Kodak is launching a strategic review of its 9.7m sq ft portfolio in 30 countries across ts business in the Europe, Africa and the Middle East region (EAMER).

The review comes at a time of radical change for the business, which announced plans in January to cut 12,000 to 15,000 jobs globally – a fifth of its workforce – by 2007, as it is forced to move away from film and paper photography in favour of digital technology.

It also intends to cut its global property interests by a third. However, it is unclear where these cuts will be made.

In EAMER, it has appointed Jones Lang LaSalle to the newly created role of strategic alliance partner for real estate, with director Tom Bayne-Jardine taking responsibility for managing the account.

Around 60% of Kodak’s property across the region is office space, while the rest is factories. The bulk is in the UK, France and Germany.

It has already carried out sale and part leasebacks in Paris and Madrid, with similar deals planned for Milan and Lisbon.

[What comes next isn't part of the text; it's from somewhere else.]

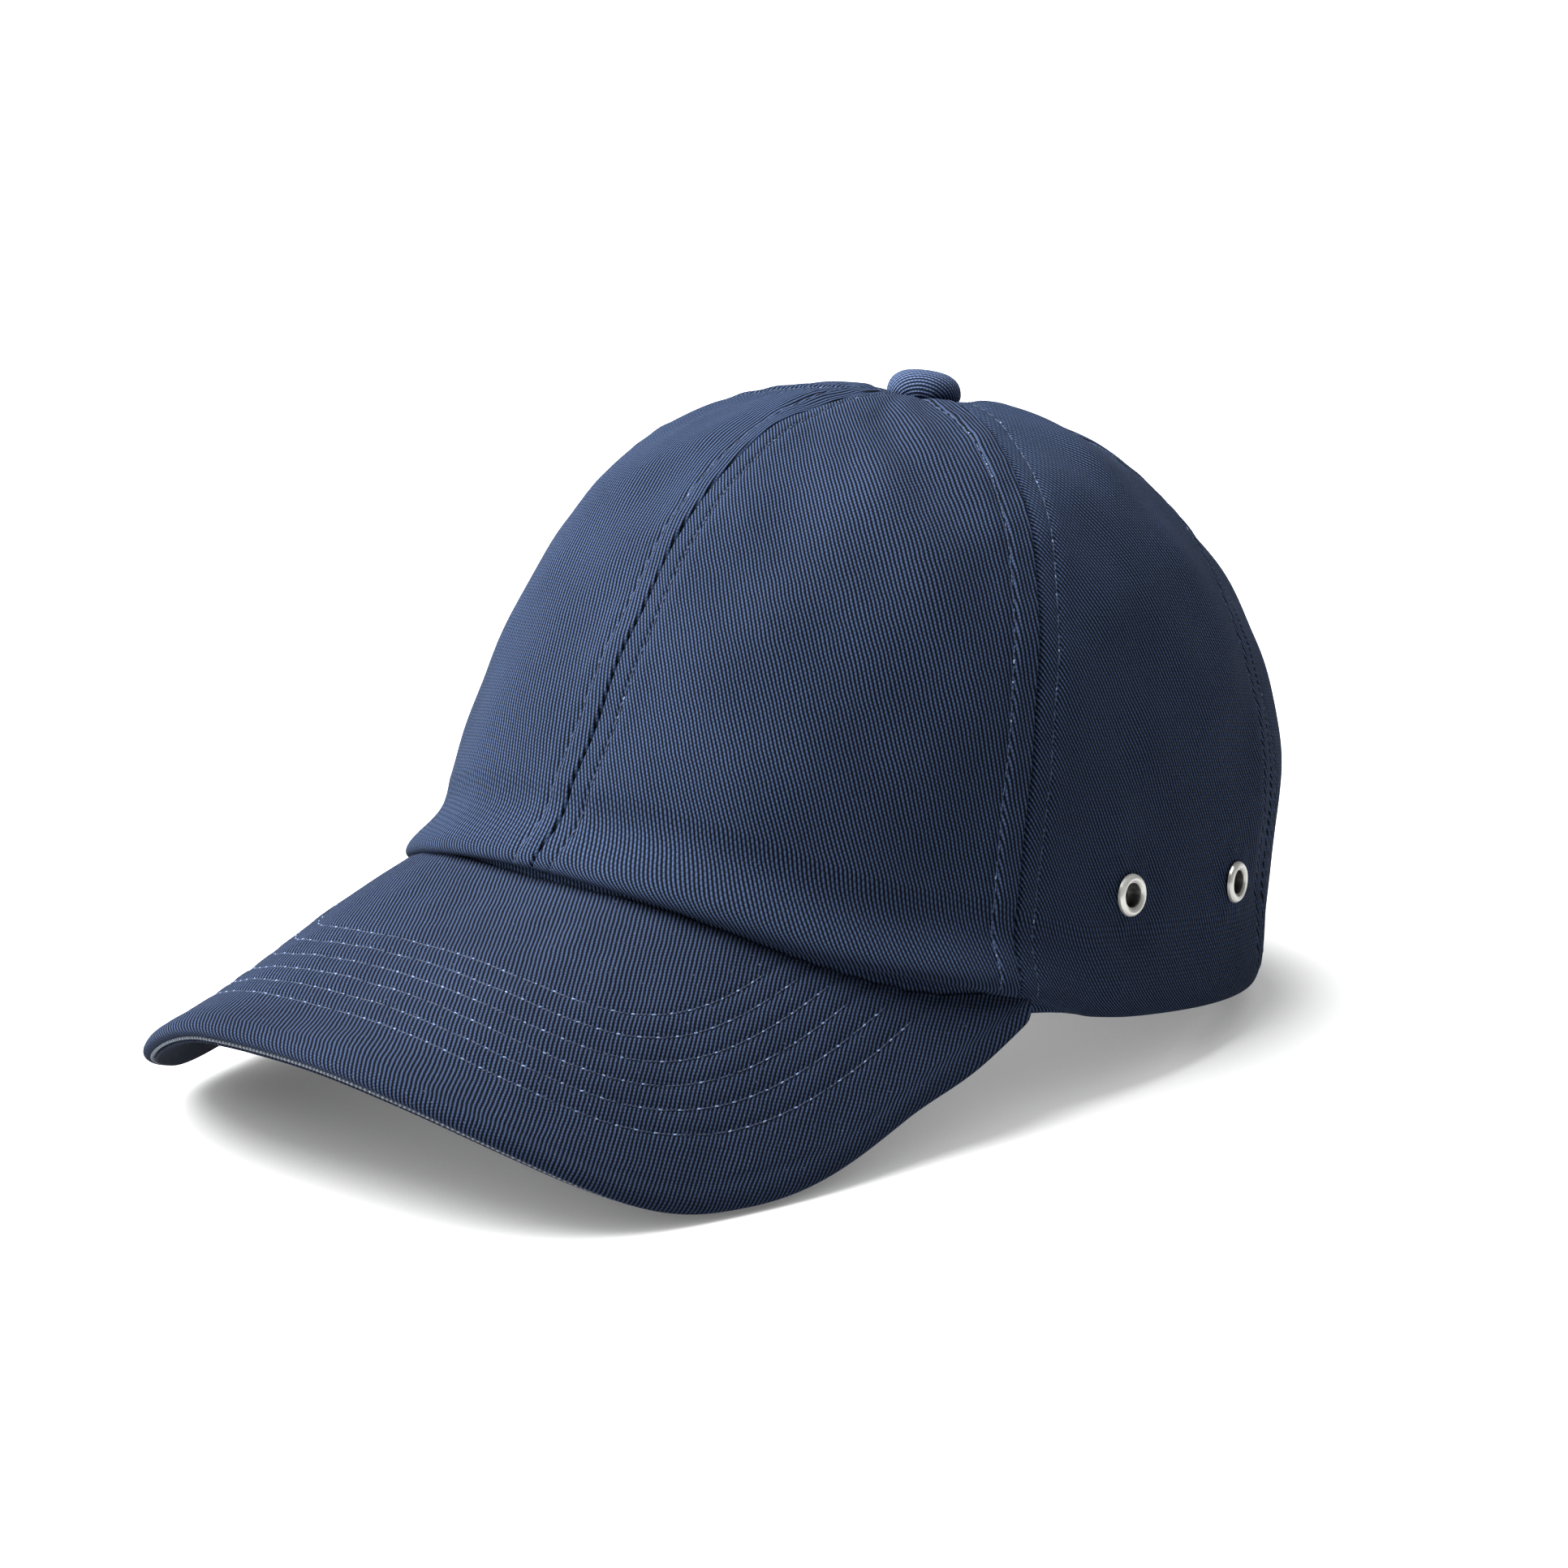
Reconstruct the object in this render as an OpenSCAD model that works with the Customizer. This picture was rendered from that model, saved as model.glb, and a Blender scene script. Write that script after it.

Bayne-Jardine said: “We’re delighted to have formalised this relationship.

“Kodak and JLL are demonstrating that there are numerous innovative ways in times of change of reducing operating costs and raising capital across the portfolio.”

In the UK, the portfolio is more heavily weighted in favour of manufacturing and is almost entirely freehold.

Its largest site is a 1m sq ft manufacturing base in Harrow.

It also owns a 500,000 sq ft factory in Kirby, a 200,000 sq ft manufacturing site in Annesley and a 150,000 sq ft office in Hemel Hempstead.

Duncan Stiff, who has taken over from Kodak’s retired real estate director Roger Lambert, said: “We will consider the options. Sale and leaseback could be one.”